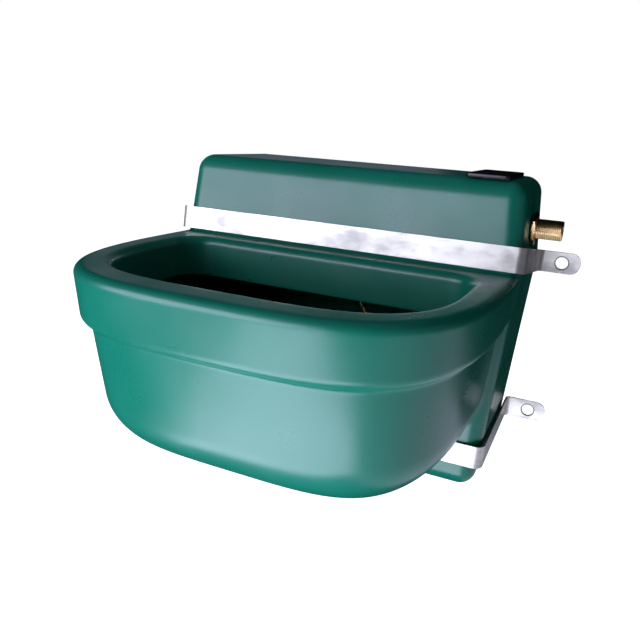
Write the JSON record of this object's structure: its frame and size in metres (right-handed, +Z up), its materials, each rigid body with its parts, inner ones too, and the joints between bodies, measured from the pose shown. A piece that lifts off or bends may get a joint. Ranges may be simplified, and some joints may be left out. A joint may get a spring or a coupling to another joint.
{
  "type": "float valve",
  "caption": "Wall-hung drinking bowl with a closed float chamber, fixing straps and a lever-operated float valve that refills it.",
  "frame": {"origin": "on the flat back face, halfway along its width, at the height of the upper strap's fixing holes", "axes": "+X towards the water inlet, +Y towards the wall, +Z up"},
  "size_m": [0.4898, 0.4052, 0.3299],
  "materials": {
    "green_plastic": "moulded, soft gloss",
    "black_plastic": "moulded, satin",
    "stainless": "rolled and lightly brushed",
    "brass": "machined",
    "rubber": "matt",
    "nylon": "satin"
  },
  "bodies": {
    "trough": {"trough_body": "green_plastic", "upper_strap": "stainless", "lower_strap": "stainless", "valve_body": "brass", "inlet_tail": "brass", "outer_backnut": "brass", "outer_washer": "rubber", "inner_backnut": "brass", "inner_washer": "rubber", "seat_nozzle": "nylon", "end_cap": "brass", "pivot_pin": "brass"},
    "cap": {"access_cap": "black_plastic"},
    "piston": {"piston": "brass", "piston_cap": "brass", "piston_washer": "rubber"},
    "lever": {"lever_arm": "brass"},
    "thumb_screw": {"thumb_screw": "brass"},
    "float_drop": {"drop_rod": "brass", "float": "black_plastic", "float_bush": "brass", "float_nut": "brass"}
  },
  "joints": [
    {"name": "cap_lift", "type": "slide", "parent": "trough", "child": "cap", "axis": [0, 0, 1], "range_m": [0, 0.05]},
    {"name": "lever_hinge", "type": "hinge", "parent": "trough", "child": "lever", "pos_m": [0.095, -0.08, 0.028], "axis": [0, 1, 0], "range_deg": [0, 34]},
    {"name": "piston_slide", "type": "slide", "parent": "trough", "child": "piston", "axis": [1, 0, 0], "range_m": [0, 0.0071]},
    {"name": "thumb_screw_turn", "type": "hinge", "parent": "lever", "child": "thumb_screw", "pos_m": [-0.0078, -0.08, -0.04134], "axis": [-0.829, 0, -0.5592], "continuous": true},
    {"name": "drop_rod_slide", "type": "slide", "parent": "lever", "child": "float_drop", "axis": [0.5592, 0, -0.829], "range_m": [-0.01, 0.01]}
  ],
  "couplings": [
    {"joint": "piston_slide", "follows": "lever_hinge", "m_per_rad": 0.0119}
  ]
}
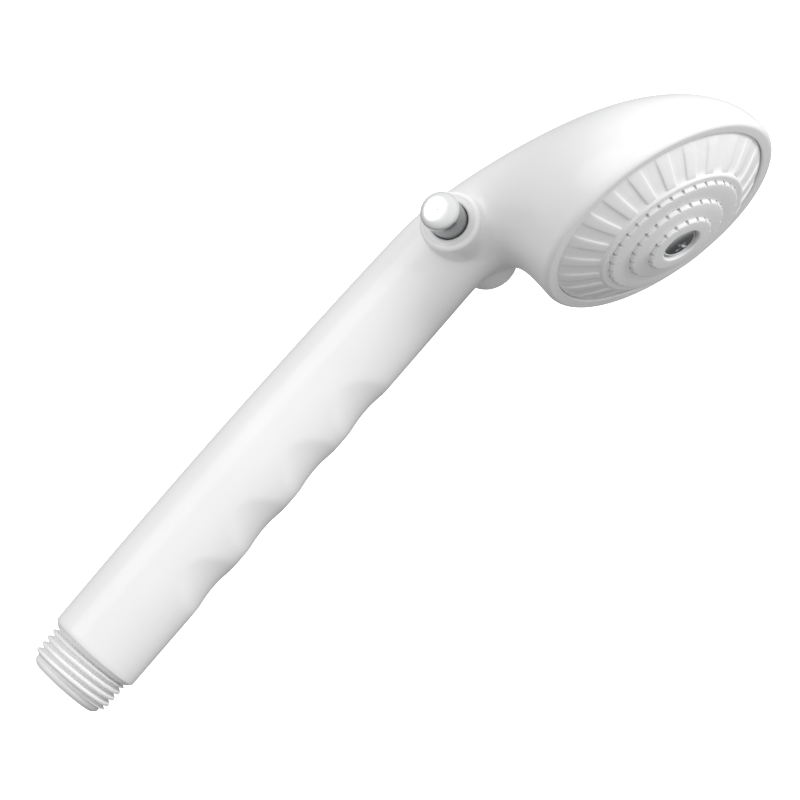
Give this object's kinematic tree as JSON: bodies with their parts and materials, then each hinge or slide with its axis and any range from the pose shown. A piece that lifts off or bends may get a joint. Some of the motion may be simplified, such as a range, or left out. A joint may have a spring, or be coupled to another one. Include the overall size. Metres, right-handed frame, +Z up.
{
  "type": "handheld shower head",
  "caption": "Handheld shower head with a scalloped round handle, a threaded inlet, a push-button pause valve through the neck and a tilted round spray face.",
  "frame": {"origin": "centre of the threaded inlet's end face, where the hose washer seals", "axes": "+Z up the handle from the inlet to the head; the spray face looks towards -Y, tilted 12 degrees down; X is the pause valve's axis, with the button that stands out at rest on -X"},
  "size_m": [0.0616, 0.0564, 0.2005],
  "materials": {
    "white_body": "white moulded ABS, gloss",
    "white_face": "white moulded ABS, gloss, a little softer than the body",
    "white_thread": "white moulded ABS, satin",
    "chrome": "bright chrome plating on brass",
    "screw_steel": "bright stainless steel",
    "brass": "machined",
    "rubber": "matte nitrile",
    "acetal": "natural acetal",
    "strainer": "woven stainless mesh"
  },
  "bodies": {
    "shower_body": {"handle_body": "white_body", "inlet_nipple": "white_thread", "nipple_o_ring": "rubber", "inlet_screen": "strainer", "flow_regulator": "acetal", "regulator_o_ring": "rubber", "near_bush": "white_body", "far_bush": "white_body", "near_rod_seal": "rubber", "far_rod_seal": "rubber", "near_bush_o_ring": "rubber", "far_bush_o_ring": "rubber", "spray_face": "white_face", "face_gasket": "rubber", "diffuser_disc": "acetal", "centre_screw": "screw_steel", "screw_washer": "acetal", "thread_insert": "brass"},
    "pause_spool": {"valve_spool": "chrome", "spool_o_ring_1": "rubber", "spool_o_ring_2": "rubber", "near_button": "chrome", "far_button": "chrome"}
  },
  "joints": [
    {"name": "pause_slide", "type": "slide", "parent": "shower_body", "child": "pause_spool", "axis": [1, 0, 0], "range_m": [0, 0.006]}
  ]
}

*****

TASK TO COMPLETE ▸ Show the data once more, exactly as it was written.

THE OUTPUT ▸
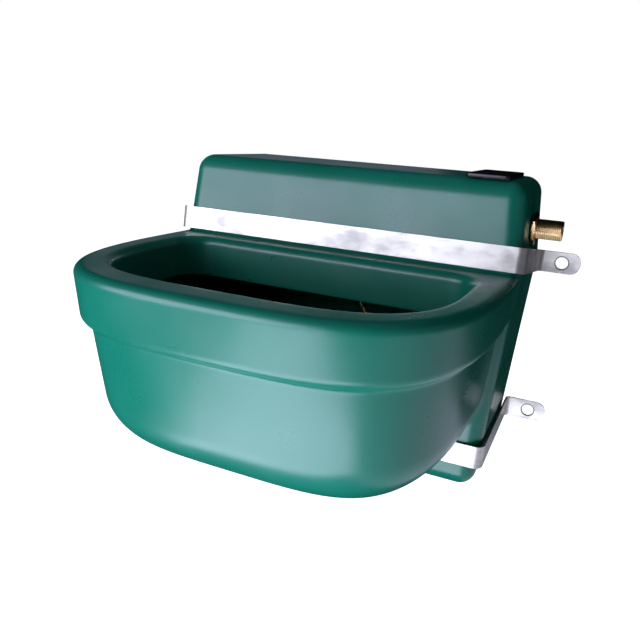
Write the JSON record of this object's structure: its frame and size in metres (right-handed, +Z up), its materials, each rigid body with its parts, inner ones too, and the joints between bodies, measured from the pose shown. A piece that lifts off or bends may get a joint. Ranges may be simplified, and some joints may be left out. A joint may get a spring or a coupling to another joint.
{
  "type": "float valve",
  "caption": "Wall-hung drinking bowl with a closed float chamber, fixing straps and a lever-operated float valve that refills it.",
  "frame": {"origin": "on the flat back face, halfway along its width, at the height of the upper strap's fixing holes", "axes": "+X towards the water inlet, +Y towards the wall, +Z up"},
  "size_m": [0.4898, 0.4052, 0.3299],
  "materials": {
    "green_plastic": "moulded, soft gloss",
    "black_plastic": "moulded, satin",
    "stainless": "rolled and lightly brushed",
    "brass": "machined",
    "rubber": "matt",
    "nylon": "satin"
  },
  "bodies": {
    "trough": {"trough_body": "green_plastic", "upper_strap": "stainless", "lower_strap": "stainless", "valve_body": "brass", "inlet_tail": "brass", "outer_backnut": "brass", "outer_washer": "rubber", "inner_backnut": "brass", "inner_washer": "rubber", "seat_nozzle": "nylon", "end_cap": "brass", "pivot_pin": "brass"},
    "cap": {"access_cap": "black_plastic"},
    "piston": {"piston": "brass", "piston_cap": "brass", "piston_washer": "rubber"},
    "lever": {"lever_arm": "brass"},
    "thumb_screw": {"thumb_screw": "brass"},
    "float_drop": {"drop_rod": "brass", "float": "black_plastic", "float_bush": "brass", "float_nut": "brass"}
  },
  "joints": [
    {"name": "cap_lift", "type": "slide", "parent": "trough", "child": "cap", "axis": [0, 0, 1], "range_m": [0, 0.05]},
    {"name": "lever_hinge", "type": "hinge", "parent": "trough", "child": "lever", "pos_m": [0.095, -0.08, 0.028], "axis": [0, 1, 0], "range_deg": [0, 34]},
    {"name": "piston_slide", "type": "slide", "parent": "trough", "child": "piston", "axis": [1, 0, 0], "range_m": [0, 0.0071]},
    {"name": "thumb_screw_turn", "type": "hinge", "parent": "lever", "child": "thumb_screw", "pos_m": [-0.0078, -0.08, -0.04134], "axis": [-0.829, 0, -0.5592], "continuous": true},
    {"name": "drop_rod_slide", "type": "slide", "parent": "lever", "child": "float_drop", "axis": [0.5592, 0, -0.829], "range_m": [-0.01, 0.01]}
  ],
  "couplings": [
    {"joint": "piston_slide", "follows": "lever_hinge", "m_per_rad": 0.0119}
  ]
}
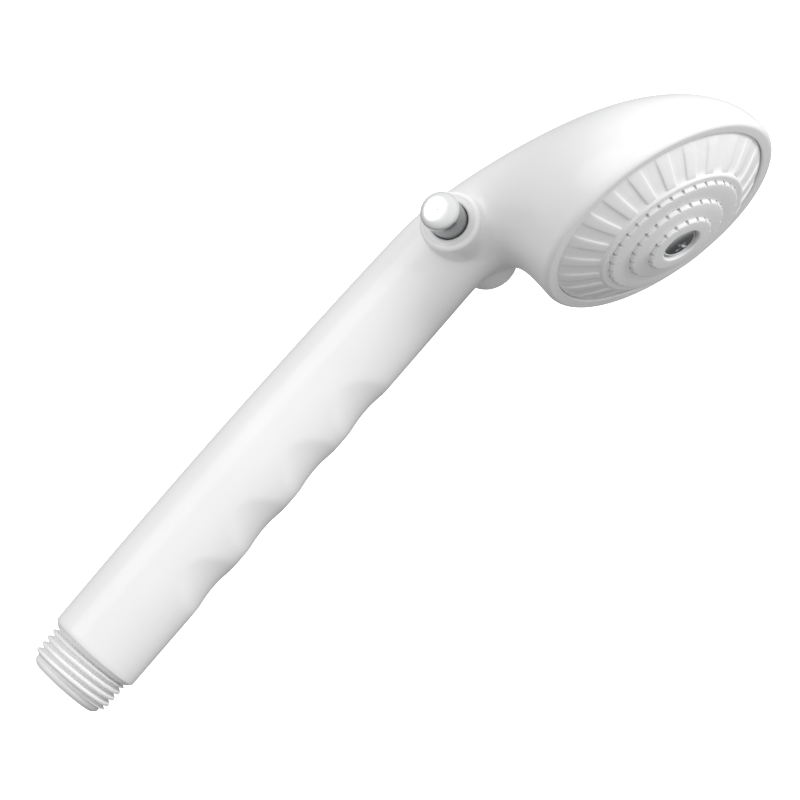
Give this object's kinematic tree as JSON: bodies with their parts and materials, then each hinge or slide with its axis and any range from the pose shown. A piece that lifts off or bends may get a joint. Some of the motion may be simplified, such as a range, or left out. A joint may have a spring, or be coupled to another one. Include the overall size. Metres, right-handed frame, +Z up.
{
  "type": "handheld shower head",
  "caption": "Handheld shower head with a scalloped round handle, a threaded inlet, a push-button pause valve through the neck and a tilted round spray face.",
  "frame": {"origin": "centre of the threaded inlet's end face, where the hose washer seals", "axes": "+Z up the handle from the inlet to the head; the spray face looks towards -Y, tilted 12 degrees down; X is the pause valve's axis, with the button that stands out at rest on -X"},
  "size_m": [0.0616, 0.0564, 0.2005],
  "materials": {
    "white_body": "white moulded ABS, gloss",
    "white_face": "white moulded ABS, gloss, a little softer than the body",
    "white_thread": "white moulded ABS, satin",
    "chrome": "bright chrome plating on brass",
    "screw_steel": "bright stainless steel",
    "brass": "machined",
    "rubber": "matte nitrile",
    "acetal": "natural acetal",
    "strainer": "woven stainless mesh"
  },
  "bodies": {
    "shower_body": {"handle_body": "white_body", "inlet_nipple": "white_thread", "nipple_o_ring": "rubber", "inlet_screen": "strainer", "flow_regulator": "acetal", "regulator_o_ring": "rubber", "near_bush": "white_body", "far_bush": "white_body", "near_rod_seal": "rubber", "far_rod_seal": "rubber", "near_bush_o_ring": "rubber", "far_bush_o_ring": "rubber", "spray_face": "white_face", "face_gasket": "rubber", "diffuser_disc": "acetal", "centre_screw": "screw_steel", "screw_washer": "acetal", "thread_insert": "brass"},
    "pause_spool": {"valve_spool": "chrome", "spool_o_ring_1": "rubber", "spool_o_ring_2": "rubber", "near_button": "chrome", "far_button": "chrome"}
  },
  "joints": [
    {"name": "pause_slide", "type": "slide", "parent": "shower_body", "child": "pause_spool", "axis": [1, 0, 0], "range_m": [0, 0.006]}
  ]
}